--- To be done ---
Set down the material once more, exactly as it appears.

--- Source material ---
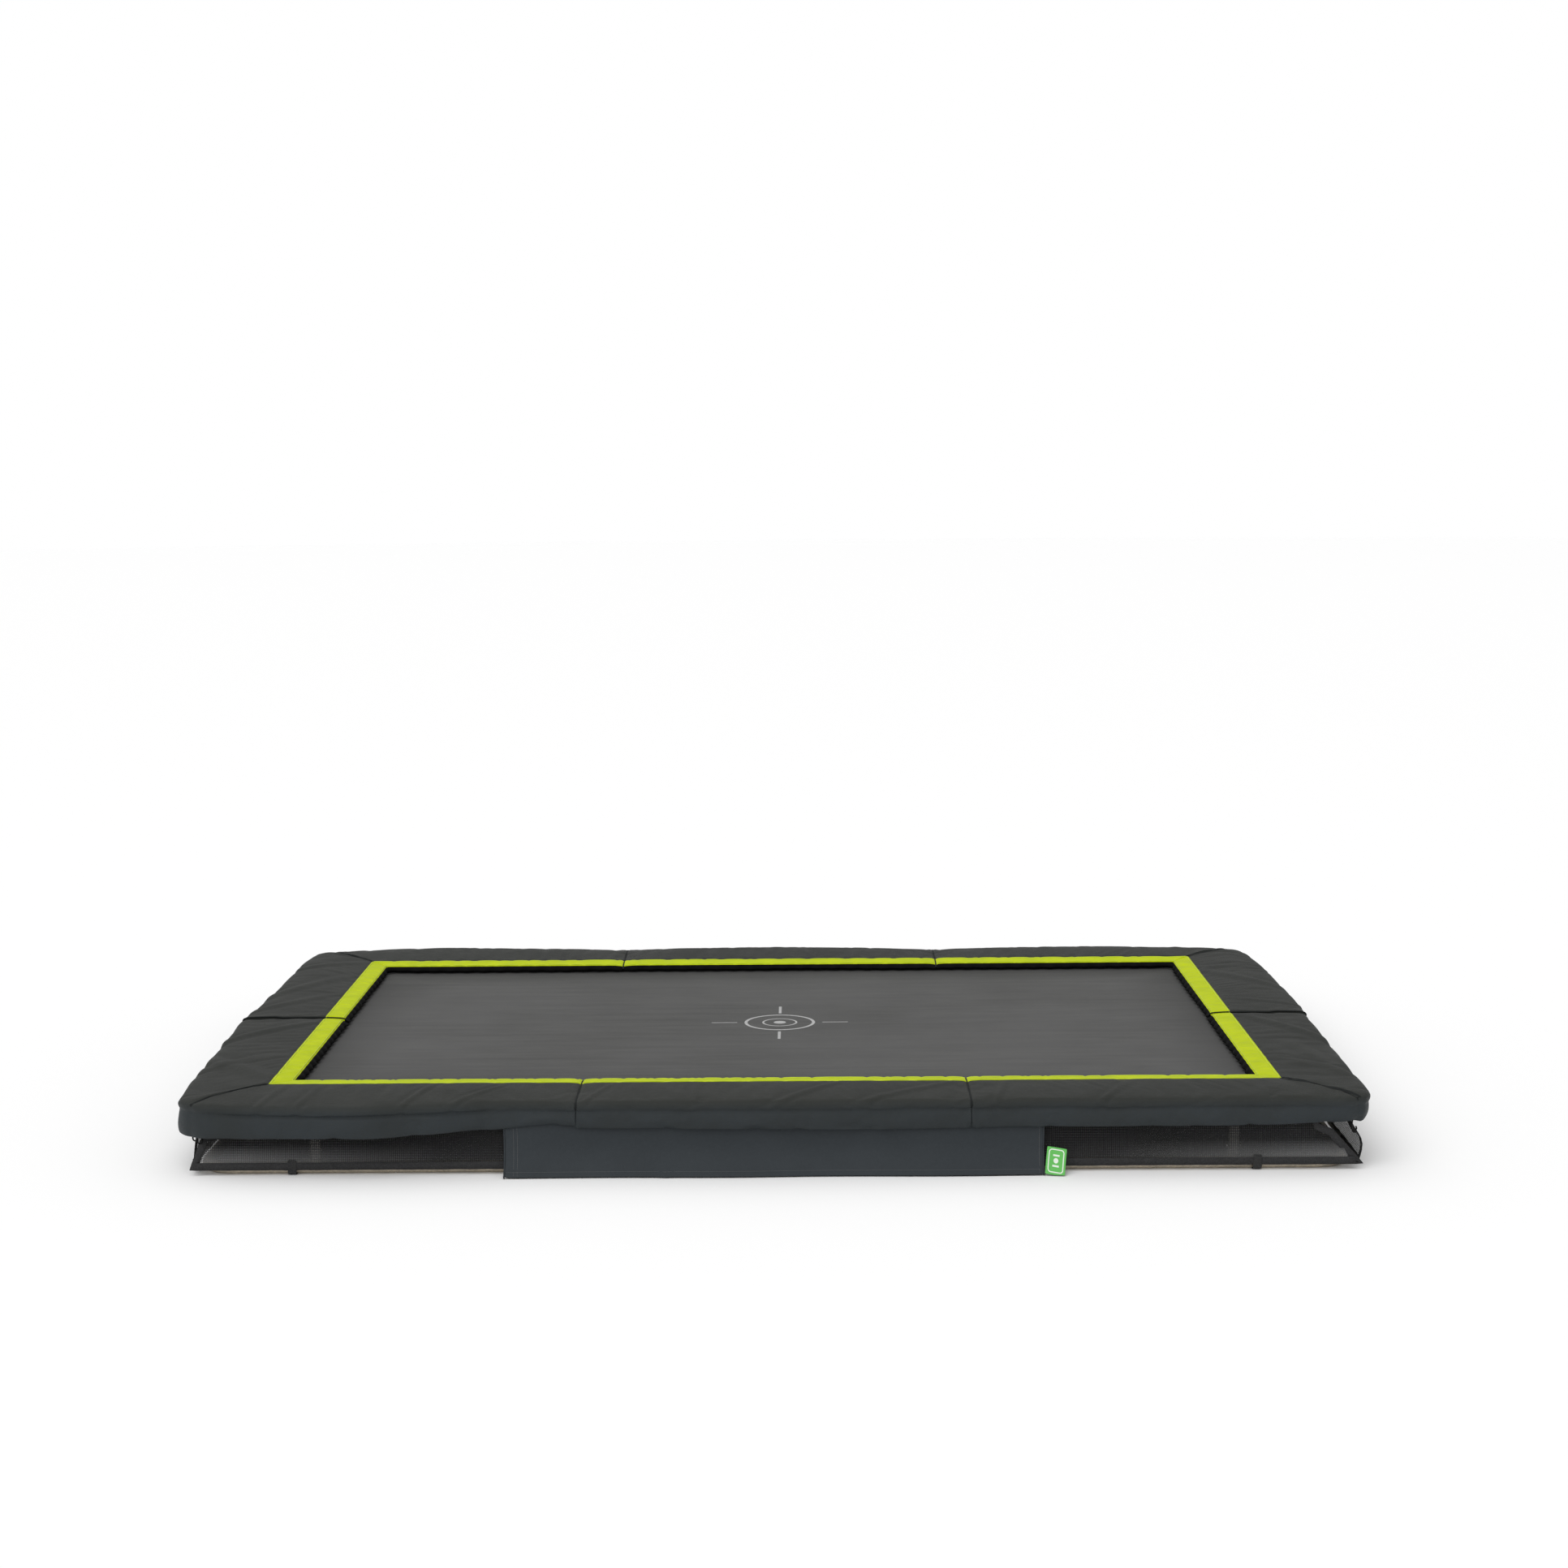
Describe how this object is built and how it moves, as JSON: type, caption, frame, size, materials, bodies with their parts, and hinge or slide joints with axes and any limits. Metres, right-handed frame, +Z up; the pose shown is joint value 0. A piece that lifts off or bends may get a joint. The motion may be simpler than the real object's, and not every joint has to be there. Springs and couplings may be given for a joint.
{
  "type": "rectangular backyard trampoline",
  "caption": "Low rectangular trampoline: a steel tube frame on short legs, a woven mat hung on coil springs, foam safety pads with a sloping band, side nets and skirt panels.",
  "frame": {"origin": "middle of the rectangular footprint, on the ground", "axes": "+X along the long side, +Z up; the front, with the tag, faces -Y"},
  "size_m": [3.72, 2.5, 0.246],
  "materials": {
    "galvanised_steel": "satin",
    "zinc_plated_steel": "satin",
    "charcoal_vinyl": "matte",
    "skirt_vinyl": "matte",
    "black_mat_weave": "matte",
    "black_webbing": "matte",
    "black_net": "matte",
    "green_tag": "matte"
  },
  "bodies": {
    "frame": {"corner_elbow_front_left": "galvanised_steel", "corner_elbow_front_right": "galvanised_steel", "corner_elbow_back_left": "galvanised_steel", "corner_elbow_back_right": "galvanised_steel", "top_rail_front_left": "galvanised_steel", "top_rail_front_right": "galvanised_steel", "top_rail_back_left": "galvanised_steel", "top_rail_back_right": "galvanised_steel", "leg_front_left": "galvanised_steel", "leg_front_middle": "galvanised_steel", "leg_front_right": "galvanised_steel", "leg_back_left": "galvanised_steel", "leg_back_middle": "galvanised_steel", "leg_back_right": "galvanised_steel", "leg_left": "galvanised_steel", "leg_right": "galvanised_steel", "base_corner_front_left": "galvanised_steel", "base_corner_front_right": "galvanised_steel", "base_corner_back_left": "galvanised_steel", "base_corner_back_right": "galvanised_steel", "base_rail_front_left": "galvanised_steel", "base_rail_front_right": "galvanised_steel", "base_rail_back_left": "galvanised_steel", "base_rail_back_right": "galvanised_steel", "base_rail_left": "galvanised_steel", "base_rail_right": "galvanised_steel", "leg_bolt_front_left": "zinc_plated_steel", "leg_bolt_front_middle": "zinc_plated_steel", "leg_bolt_front_right": "zinc_plated_steel", "leg_bolt_back_left": "zinc_plated_steel", "leg_bolt_back_middle": "zinc_plated_steel", "leg_bolt_back_right": "zinc_plated_steel", "leg_bolt_left": "zinc_plated_steel", "leg_bolt_right": "zinc_plated_steel", "spring_row_front": "zinc_plated_steel", "spring_row_back": "zinc_plated_steel", "spring_row_left": "zinc_plated_steel", "spring_row_right": "zinc_plated_steel", "pad_front_middle": "charcoal_vinyl", "pad_back_middle": "charcoal_vinyl", "pad_corner_front_left": "charcoal_vinyl", "pad_corner_front_right": "charcoal_vinyl", "pad_corner_back_left": "charcoal_vinyl", "pad_corner_back_right": "charcoal_vinyl", "skirt_panel_front": "skirt_vinyl", "skirt_panel_back": "skirt_vinyl", "net_strap_front_1": "black_webbing", "net_strap_front_2": "black_webbing", "net_strap_back_1": "black_webbing", "net_strap_back_2": "black_webbing", "side_net_front": "black_net", "side_net_back": "black_net", "side_net_left": "black_net", "side_net_right": "black_net", "side_tag": "green_tag"},
    "mat": {"jumping_mat": "black_mat_weave", "mat_hem": "black_webbing"}
  },
  "joints": [
    {"name": "mat_bounce", "type": "slide", "parent": "frame", "child": "mat", "axis": [0, 0, 1], "range_m": [-0.15, 0], "stiffness_N_per_m": 5500, "springref_m": 0.008, "deforming": ["spring_row_front", "spring_row_back", "spring_row_left", "spring_row_right"]}
  ]
}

--- Output for this exercise ---
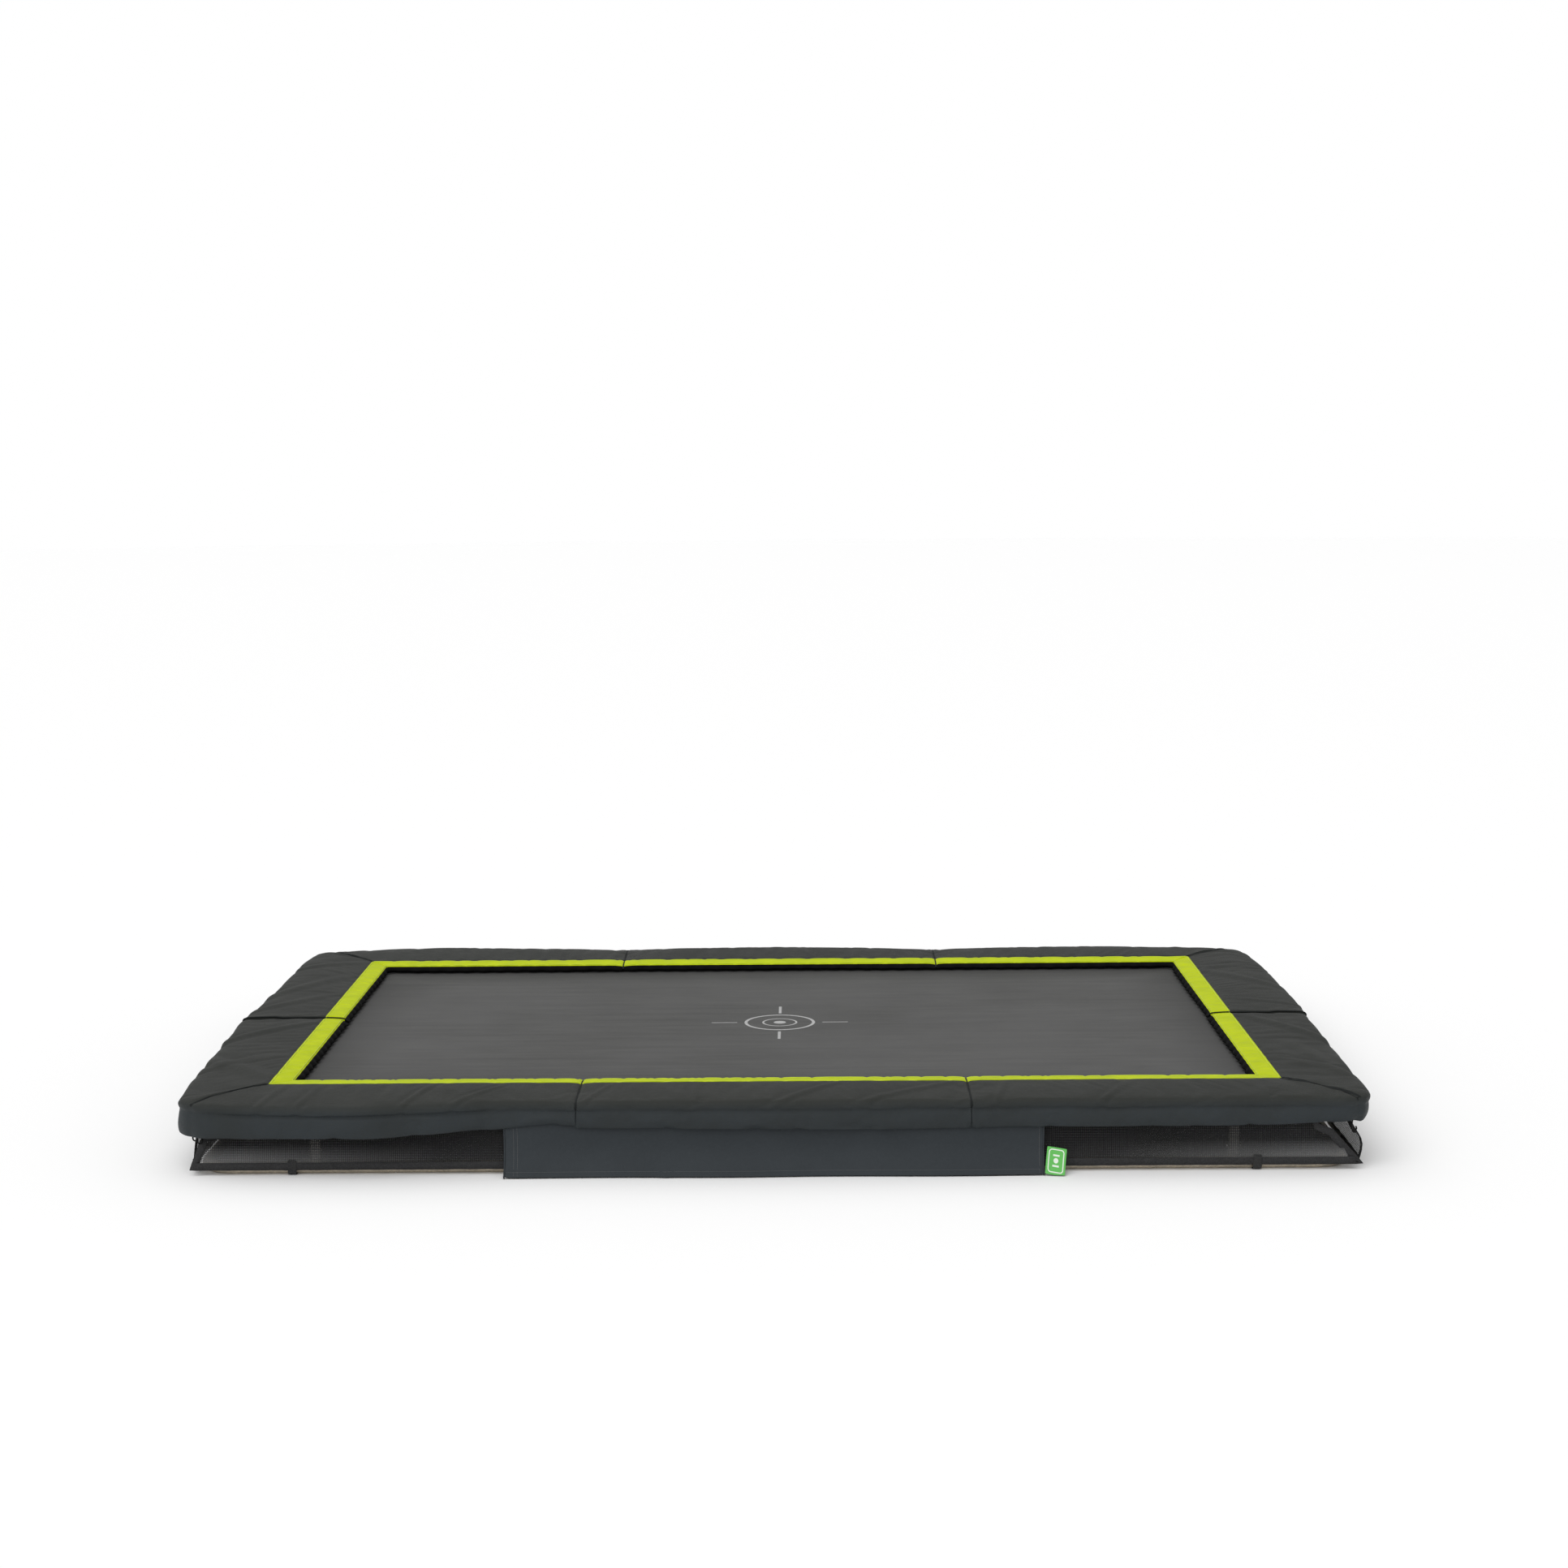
Describe how this object is built and how it moves, as JSON: type, caption, frame, size, materials, bodies with their parts, and hinge or slide joints with axes and any limits. Metres, right-handed frame, +Z up; the pose shown is joint value 0. A piece that lifts off or bends may get a joint. The motion may be simpler than the real object's, and not every joint has to be there. Springs and couplings may be given for a joint.
{
  "type": "rectangular backyard trampoline",
  "caption": "Low rectangular trampoline: a steel tube frame on short legs, a woven mat hung on coil springs, foam safety pads with a sloping band, side nets and skirt panels.",
  "frame": {"origin": "middle of the rectangular footprint, on the ground", "axes": "+X along the long side, +Z up; the front, with the tag, faces -Y"},
  "size_m": [3.72, 2.5, 0.246],
  "materials": {
    "galvanised_steel": "satin",
    "zinc_plated_steel": "satin",
    "charcoal_vinyl": "matte",
    "skirt_vinyl": "matte",
    "black_mat_weave": "matte",
    "black_webbing": "matte",
    "black_net": "matte",
    "green_tag": "matte"
  },
  "bodies": {
    "frame": {"corner_elbow_front_left": "galvanised_steel", "corner_elbow_front_right": "galvanised_steel", "corner_elbow_back_left": "galvanised_steel", "corner_elbow_back_right": "galvanised_steel", "top_rail_front_left": "galvanised_steel", "top_rail_front_right": "galvanised_steel", "top_rail_back_left": "galvanised_steel", "top_rail_back_right": "galvanised_steel", "leg_front_left": "galvanised_steel", "leg_front_middle": "galvanised_steel", "leg_front_right": "galvanised_steel", "leg_back_left": "galvanised_steel", "leg_back_middle": "galvanised_steel", "leg_back_right": "galvanised_steel", "leg_left": "galvanised_steel", "leg_right": "galvanised_steel", "base_corner_front_left": "galvanised_steel", "base_corner_front_right": "galvanised_steel", "base_corner_back_left": "galvanised_steel", "base_corner_back_right": "galvanised_steel", "base_rail_front_left": "galvanised_steel", "base_rail_front_right": "galvanised_steel", "base_rail_back_left": "galvanised_steel", "base_rail_back_right": "galvanised_steel", "base_rail_left": "galvanised_steel", "base_rail_right": "galvanised_steel", "leg_bolt_front_left": "zinc_plated_steel", "leg_bolt_front_middle": "zinc_plated_steel", "leg_bolt_front_right": "zinc_plated_steel", "leg_bolt_back_left": "zinc_plated_steel", "leg_bolt_back_middle": "zinc_plated_steel", "leg_bolt_back_right": "zinc_plated_steel", "leg_bolt_left": "zinc_plated_steel", "leg_bolt_right": "zinc_plated_steel", "spring_row_front": "zinc_plated_steel", "spring_row_back": "zinc_plated_steel", "spring_row_left": "zinc_plated_steel", "spring_row_right": "zinc_plated_steel", "pad_front_middle": "charcoal_vinyl", "pad_back_middle": "charcoal_vinyl", "pad_corner_front_left": "charcoal_vinyl", "pad_corner_front_right": "charcoal_vinyl", "pad_corner_back_left": "charcoal_vinyl", "pad_corner_back_right": "charcoal_vinyl", "skirt_panel_front": "skirt_vinyl", "skirt_panel_back": "skirt_vinyl", "net_strap_front_1": "black_webbing", "net_strap_front_2": "black_webbing", "net_strap_back_1": "black_webbing", "net_strap_back_2": "black_webbing", "side_net_front": "black_net", "side_net_back": "black_net", "side_net_left": "black_net", "side_net_right": "black_net", "side_tag": "green_tag"},
    "mat": {"jumping_mat": "black_mat_weave", "mat_hem": "black_webbing"}
  },
  "joints": [
    {"name": "mat_bounce", "type": "slide", "parent": "frame", "child": "mat", "axis": [0, 0, 1], "range_m": [-0.15, 0], "stiffness_N_per_m": 5500, "springref_m": 0.008, "deforming": ["spring_row_front", "spring_row_back", "spring_row_left", "spring_row_right"]}
  ]
}